Принцесса хватает Колотуна за шиворот и вытягивает наверх. Следом выбирается Ной. Они устраивают тело на одеяле, берутся за углы и тащат его к пустой могиле. Там Ной снова берет его под мышки, Принцесса — за ноги. Кряхтя от натуги, они опускают его в яму. Перегнувшись через край, Ной устраивает мертвеца ровнее, складывает ему руки на груди. Встает и некоторое время стоит на краю, глядя на острое незнакомое лицо человека, который так и не стал ему другом. На глазах выступают слезы. Принцесса молчит.
«Нужно что-то ему сказать, — думает Ной. — Последнее слово. Но какое?»
Он размышляет над этим.
Сказать здесь, посреди мертвого леса, сказать Принцессе и птицам, каким он был? А каким он был? Ной не знает. Он почти ничего не знает о Колотуне, даже имени его не знает. Он был добрым человеком? Он вытащил Ноя, когда тот пришел к Андрею после аварии, но так велел ему Караско. Он взял с собой Принцессу, но только потому, что она говорила: «Большой город» и тыкала пальцем в никуда. Он отдал Мамочку. Каким он был?
Пожелать ему что-то? Что-то обещать? Но желать и обещать Ною нечего. Просто сказать: «Прощай»?

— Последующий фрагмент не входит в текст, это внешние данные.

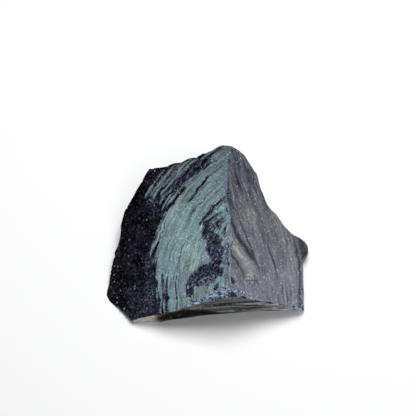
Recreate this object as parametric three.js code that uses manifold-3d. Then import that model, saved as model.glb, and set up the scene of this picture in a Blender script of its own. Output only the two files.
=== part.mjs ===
// Blue goldstone: one rough chunk of aventurine glass, broken out of a melt with a hammer.
// Millimetres, +Z up. The chunk lies on its one flat break. The origin is on that break,
// under the middle of the chunk; the ridge runs front (-Y) to back (+Y).
//
// The chunk is what is left of a block of glass after every break has taken its share away.
// A break starts where the hammer struck, runs along one plane, is slightly hollow or
// bowed, and carries rings round the point it was struck at.

import * as THREE from "three";
import { mergeVertices } from "three/addons/utils/BufferGeometryUtils.js";
import Module from "manifold-3d";

// the block the chunk is broken from: wide, deep, high
const blockSize = [84, 72, 34];

// how finely a break is drawn
const breakReach = 128;
const breakStep = 2.7;

// the breaks: a point each runs through, the way it faces (degrees round from +X, degrees
// up), where it was struck, the radius of its bow (minus for hollow), its ring height and
// spacing, and its lump height; a dent is where it lies in plan, its width, length and depth
const breaks = {
  // the broad face on the left, with the sheen; it falls away a little at its far side
  leftFace: {
    at: [-5.2, -0.1, 18.6], facing: [206, 65.5], strike: [38, -27, 34], bow: 900,
    rings: [0.1, 8], lumps: 0.2, seed: 1, hinge: [57, 0.045],
    dents: [[2.6, -2.6, 8, 15, 0.32], [-1.4, -18.4, 14, 11, 0.4], [-9, 8, 22, 12, 0.25]],
  },
  // the narrower face on the right of the ridge, very slightly hollow
  rightFace: {
    at: [13.3, 0.2, 19.3], facing: [-16.5, 56.2], strike: [6, 34, 30], bow: -300,
    rings: [0.05, 8], lumps: 0.2, seed: 2,
  },
  // the upright front, from the left toe to the right corner
  frontFace: {
    at: [3.5, -27.1, 6], facing: [-85.2, 0], strike: [9, -26, 18], bow: -800,
    rings: [0.1, 7], lumps: 0.15, seed: 3,
  },
  // a long shallow flake gone from the foot of the front
  frontFoot: {
    at: [20, -24.1, 0], facing: [-88, -20], strike: [9, -26, 18], bow: -245,
    rings: [0.1, 7], lumps: 0.15, seed: 4,
  },
  // the upright front of the left toe
  toeFoot: {
    at: [-20, -28.25, 1], facing: [-88, -2], strike: [-36, -30, 4], bow: -70,
    rings: [0.05, 7], lumps: 0.1, seed: 15,
  },
  // the slanting end of the toe
  toeEnd: {
    at: [-30.7, -24.3, 2.15], facing: [227, -12], strike: [-36, -20, 4], bow: -60,
    rings: [0.05, 7], lumps: 0.1, seed: 5,
  },
  // the long low wall on the left and its upper part
  leftWall: {
    at: [-34, -4.5, 5.7], facing: [165.1, -12], strike: [-30, 10, 14], bow: 900,
    rings: [0.12, 7], lumps: 0.2, seed: 6,
  },
  leftShoulder: {
    at: [-26.5, 18.4, 13.3], facing: [144.3, -12], strike: [-30, 10, 14], bow: 600,
    rings: [0.12, 7], lumps: 0.2, seed: 7,
  },
  // the back, hollow from the shoulder up to the apex
  backWall: {
    at: [-7.9, 25.6, 22.1], facing: [99.5, 10], strike: [-34, 22, 26], bow: -80,
    rings: [0.22, 5.4], lumps: 0.2, seed: 8,
  },
  // the short edge that makes the apex blunt
  apexWall: {
    at: [10.6, 26.9, 27.7], facing: [72.2, 5], strike: [8, 28, 30], bow: 300,
    rings: [0.05, 7], lumps: 0.1, seed: 16,
  },
  // the back on the right: a short upper part, then a long hollow sweep down to the corner
  sweepTop: {
    at: [15.6, 23.2, 24], facing: [32.6, 10], strike: [8, 28, 30], bow: -250,
    rings: [0.08, 7], lumps: 0.2, seed: 9,
  },
  sweep: {
    at: [23.45, 8.6, 15], facing: [33, 8], strike: [34.5, 1, 5], bow: -36,
    rings: [0.1, 7], lumps: 0.15, seed: 10, bulb: [1.2, 4.2],
  },
  // the right wall, with the swelling where it was struck
  rightWall: {
    at: [34.3, -12, 5.8], facing: [-0.5, 8], strike: [34.3, -1.1, 3.1], bow: 400,
    rings: [0.08, 7], lumps: 0.1, seed: 11, bulb: [2.3, 3.6],
  },
  // the big flake gone from under the back
  underBack: {
    at: [6, 26, 5], facing: [80, -38], strike: [-10, 26, 8], bow: 120,
    rings: [0.12, 7], lumps: 0.35, seed: 12,
  },
};

// shell-shaped scars: the middle of each on the surface, the way it faces, how wide across
// and how deep
const scars = [
  // nicks down the ridge
  { at: [7.6, 9.6, 25.4], facing: [-40, 70], width: 3.6, depth: 0.5 },
  { at: [6.9, 4.2, 24.4], facing: [250, 75], width: 2.4, depth: 0.35 },
  { at: [7.9, -12.6, 21.3], facing: [-30, 70], width: 2.8, depth: 0.4 },
  { at: [8.4, 21.5, 27.6], facing: [200, 75], width: 2.6, depth: 0.4 },
  // crumbs gone from the lip over the front
  { at: [8.6, -26.9, 18], facing: [-88, 46], width: 5.2, depth: 0.95 },
  { at: [4.6, -27.2, 16.7], facing: [-95, 42], width: 3.8, depth: 0.6 },
  { at: [2, -27.5, 15.7], facing: [-95, 38], width: 3.2, depth: 0.5 },
  { at: [-3.4, -28, 13.3], facing: [-95, 36], width: 2.6, depth: 0.4 },
  { at: [13.2, -26.5, 15.8], facing: [-75, 40], width: 3, depth: 0.45 },
  { at: [22.6, -25.8, 9.9], facing: [-75, 38], width: 2.4, depth: 0.35 },
  // chips at the right corner
  { at: [34.4, -24.8, 2.8], facing: [-35, 30], width: 3.4, depth: 0.7 },
  { at: [34.2, -18.6, 4.7], facing: [-5, 40], width: 3, depth: 0.45 },
  // big scars round the back, from the first breaking
  { at: [-10, 24.5, 7], facing: [112, -20], width: 14, depth: 1.4 },
  { at: [16, 21, 5], facing: [50, -14], width: 12, depth: 1.2 },
  { at: [-31, 3, 3.5], facing: [166, -16], width: 10, depth: 0.9 },
];

const { PI, sin, cos, hypot, min, max, floor, exp, sqrt, sign, abs } = Math;

function facingVector([azimuth, elevation]) {
  const round = (azimuth * PI) / 180;
  const up = (elevation * PI) / 180;
  return new THREE.Vector3(cos(up) * cos(round), cos(up) * sin(round), sin(up));
}

// one number from -1 to 1 for a corner of the noise lattice
function cornerValue(i, j, seed) {
  let n = Math.imul(i, 374761393) + Math.imul(j, 668265263) + Math.imul(seed, 2147483647);
  n = Math.imul(n ^ (n >>> 13), 1274126177) >>> 0;
  return ((n ^ (n >>> 16)) & 0xffff) / 32767.5 - 1;
}

// smooth random lumps, -1 to 1, one lump to a unit
function lumpNoise(x, y, seed) {
  const i = floor(x);
  const j = floor(y);
  const fx = (x - i) ** 2 * (3 - 2 * (x - i));
  const fy = (y - j) ** 2 * (3 - 2 * (y - j));
  const low = cornerValue(i, j, seed) * (1 - fx) + cornerValue(i + 1, j, seed) * fx;
  const high = cornerValue(i, j + 1, seed) * (1 - fx) + cornerValue(i + 1, j + 1, seed) * fx;
  return low * (1 - fy) + high * fy;
}

// how far dents lower a surface at one place in plan
function dentDepth(dents, x, y) {
  let low = 0;
  for (const [middleX, middleY, width, length, depth] of dents) {
    const away = ((x - middleX) / (width / 2)) ** 2 + ((y - middleY) / (length / 2)) ** 2;
    low += depth * max(1 - away, 0) ** 1.5;
  }
  return low;
}

// height of a break over its plane: x and y from its own point, p and q from the strike
function breakHeight(spec, x, y, p, q) {
  const reach = min(hypot(x, y), 0.9 * abs(spec.bow));
  const fromStrike = hypot(p, q);
  const [ringHeight, ringGap] = spec.rings;
  const [hingeAt, hingeSlope] = spec.hinge ?? [0, 0];
  const [bulbHeight, bulbWidth] = spec.bulb ?? [0, 1];
  const wander = 1.2 * lumpNoise(p / 9, q / 9, spec.seed);
  const ring = sin((2 * PI * fromStrike) / ringGap + wander) * min(fromStrike / 20, 1);
  const bow = -sign(spec.bow) * (abs(spec.bow) - sqrt(spec.bow ** 2 - reach ** 2));
  return (
    bow +
    ringHeight * ring +
    spec.lumps * lumpNoise(p / 11 + 3.3, q / 11, spec.seed + 5) +
    bulbHeight * exp(-((fromStrike / bulbWidth) ** 3)) -
    hingeSlope * max(fromStrike - hingeAt, 0)
  );
}

const wasm = await Module();
wasm.setup();

function toSolid(geometry) {
  geometry.deleteAttribute("normal");
  geometry.deleteAttribute("uv");
  const merged = mergeVertices(geometry, 1e-5);
  return new wasm.Manifold(
    new wasm.Mesh({
      numProp: 3,
      vertProperties: new Float32Array(merged.attributes.position.array),
      triVerts: new Uint32Array(merged.index.array),
    })
  );
}

// the glass one break takes away: a slab whose inner side is the broken surface
function brokenAway(spec) {
  const out = facingVector(spec.facing);
  const at = new THREE.Vector3(...spec.at);
  const run = at.clone().sub(new THREE.Vector3(...spec.strike));
  const along = run.clone().addScaledVector(out, -run.dot(out)).normalize();
  const across = out.clone().cross(along);
  const alongRun = run.dot(along);
  const acrossRun = run.dot(across);

  const steps = Math.round(breakReach / breakStep);
  const slab = new THREE.BoxGeometry(breakReach, breakReach, 60, steps, steps, 1);
  slab.translate(0, 0, 30);
  const spots = slab.attributes.position;
  for (let i = 0; i < spots.count; i++) {
    if (spots.getZ(i) > 1) continue;
    const x = spots.getX(i);
    const y = spots.getY(i);
    const spot = at.clone().addScaledVector(along, x).addScaledVector(across, y);
    const height = breakHeight(spec, x, y, x + alongRun, y + acrossRun);
    spots.setZ(i, height - dentDepth(spec.dents ?? [], spot.x, spot.y));
  }
  slab.applyMatrix4(new THREE.Matrix4().makeBasis(along, across, out).setPosition(at));
  return toSolid(slab);
}

// the flake one scar takes away: a ball that dips into the surface
function flakedAway({ at, facing, width, depth }) {
  const radius = (width ** 2 / 4 + depth ** 2) / (2 * depth);
  const rows = Math.round((PI * radius) / min(2.4, width / 5));
  const ball = new THREE.SphereGeometry(radius, 2 * rows, rows);
  const out = facingVector(facing);
  const turn = new THREE.Quaternion().setFromUnitVectors(new THREE.Vector3(1, 0, 0), out);
  ball.applyQuaternion(turn);
  const middle = new THREE.Vector3(...at).addScaledVector(out, radius - depth);
  ball.translate(middle.x, middle.y, middle.z);
  return toSolid(ball);
}

const block = new THREE.BoxGeometry(...blockSize);
block.translate(0, 0, blockSize[2] / 2);
let chunk = toSolid(block);
for (const spec of Object.values(breaks)) chunk = chunk.subtract(brokenAway(spec));
for (const scar of scars) chunk = chunk.subtract(flakedAway(scar));

const solid = chunk.getMesh();
const shape = new THREE.BufferGeometry();
shape.setAttribute("position", new THREE.BufferAttribute(new Float32Array(solid.vertProperties), 3));
shape.setIndex(new THREE.BufferAttribute(new Uint32Array(solid.triVerts), 1));
shape.computeBoundingBox();
const box = shape.boundingBox;
shape.translate(-(box.min.x + box.max.x) / 2, -(box.min.y + box.max.y) / 2, -box.min.z);
shape.computeVertexNormals();

const glass = new THREE.MeshStandardMaterial({ color: 0x1b1c2b, roughness: 0.3, metalness: 0 });
const goldstone = new THREE.Mesh(shape, glass);
goldstone.name = "goldstone_chunk";

const object = new THREE.Group();
object.name = "blue_goldstone";
object.add(goldstone);
export default object;
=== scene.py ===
import math
import bpy
import numpy as np
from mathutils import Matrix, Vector


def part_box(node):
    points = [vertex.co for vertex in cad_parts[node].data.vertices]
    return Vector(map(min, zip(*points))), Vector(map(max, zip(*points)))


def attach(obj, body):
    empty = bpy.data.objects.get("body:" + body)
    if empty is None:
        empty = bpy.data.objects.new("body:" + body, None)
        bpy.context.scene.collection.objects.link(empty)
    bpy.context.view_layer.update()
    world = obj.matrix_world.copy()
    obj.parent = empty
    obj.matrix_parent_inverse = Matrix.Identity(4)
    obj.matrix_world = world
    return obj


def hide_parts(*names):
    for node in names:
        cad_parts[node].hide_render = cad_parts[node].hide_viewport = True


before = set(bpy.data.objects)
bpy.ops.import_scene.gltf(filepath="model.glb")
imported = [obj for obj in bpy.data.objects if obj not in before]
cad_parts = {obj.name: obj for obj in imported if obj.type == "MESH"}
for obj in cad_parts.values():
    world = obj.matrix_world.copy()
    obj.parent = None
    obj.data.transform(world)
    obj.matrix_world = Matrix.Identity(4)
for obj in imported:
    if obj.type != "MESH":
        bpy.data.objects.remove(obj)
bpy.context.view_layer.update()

mm = 0.001


# small helpers

def srgb(code):
    # sRGB hex to linear: divide by 12.92 low down, else ((v + 0.055) / 1.055) to the power 2.4
    parts = [int(code[i:i + 2], 16) / 255 for i in (1, 3, 5)]
    return [v / 12.92 if v <= 0.04045 else ((v + 0.055) / 1.055) ** 2.4 for v in parts] + [1.0]


def unit(rows):
    return rows / np.linalg.norm(rows, axis=-1, keepdims=True)


def facingVector(azimuth, elevation):
    # the way a break faces: azimuth round from +X, elevation up from level, in degrees
    a, e = math.radians(azimuth), math.radians(elevation)
    return np.array([math.cos(e) * math.cos(a), math.cos(e) * math.sin(a), math.sin(e)])


def smoothStep(low, high, x):
    # 0 below low, 1 above high, eased between
    t = np.clip((x - low) / (high - low), 0, 1)
    return t * t * (3 - 2 * t)


def lumpNoise(x, y, seed):
    # smooth random lumps, -1 to 1: a random value at each lattice corner, eased between corners
    i, j = np.floor(x).astype(np.int64), np.floor(y).astype(np.int64)
    fx, fy = smoothStep(0, 1, x - i), smoothStep(0, 1, y - j)

    def corner(a, b):
        # large odd numbers scatter the bits of the corner's place
        n = (a * 374761393 + b * 668265263 + seed * 2147483647) & 0xFFFFFFFF
        n = ((n ^ (n >> 13)) * 1274126177) & 0xFFFFFFFF
        return ((n ^ (n >> 16)) & 0xFFFF) / 32767.5 - 1

    low = corner(i, j) * (1 - fx) + corner(i + 1, j) * fx
    high = corner(i, j + 1) * (1 - fx) + corner(i + 1, j + 1) * fx
    return low * (1 - fy) + high * fy


# the chunk, in millimetres and degrees, in the frame its breaks were laid out in

def cleft(at, facing, strike, bow, rings, lumps, seed, **more):
    # one break: a point in it, the way it faces (azimuth, elevation), where it was struck, the
    # radius of its bow (minus for hollow), height and spacing of its rings, height of its lumps.
    # Some have a hinge (start, slope), a bulb (height, width), dents (middle in plan, width,
    # length, depth).
    made = {"at": at, "facing": facing, "strike": strike, "bow": bow, "rings": rings}
    return {**made, "lumps": lumps, "seed": seed, **more}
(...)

Ной смотрит на крест. Тот перечеркивает хмурое небо. Ной переводит взгляд на Колотуна и начинает говорить:
— Помяни, Господи, в вере и надежде жизни вечной преставившегося раба твоего, брата нашего…
Он на секунду замолкает, смутившись, но тут же продолжает твердо.
— …Колотуна. Прости все вольные и невольные прегрешения его, избавь его от вечных мук и геенны огненной…
Голос звучит все тверже, все громче. Высыхают слезы. Ной ловит себя на том, что просит — истово просит того, от кого отрекся и кого проклял — просит взять к себе этого человека, который так и не стал ему другом, но сделался дорог, как отец или брат. И от этой просьбы Ною становится легче. Тоска и злоба сменяются печалью. А с печалью в сердце уже можно идти.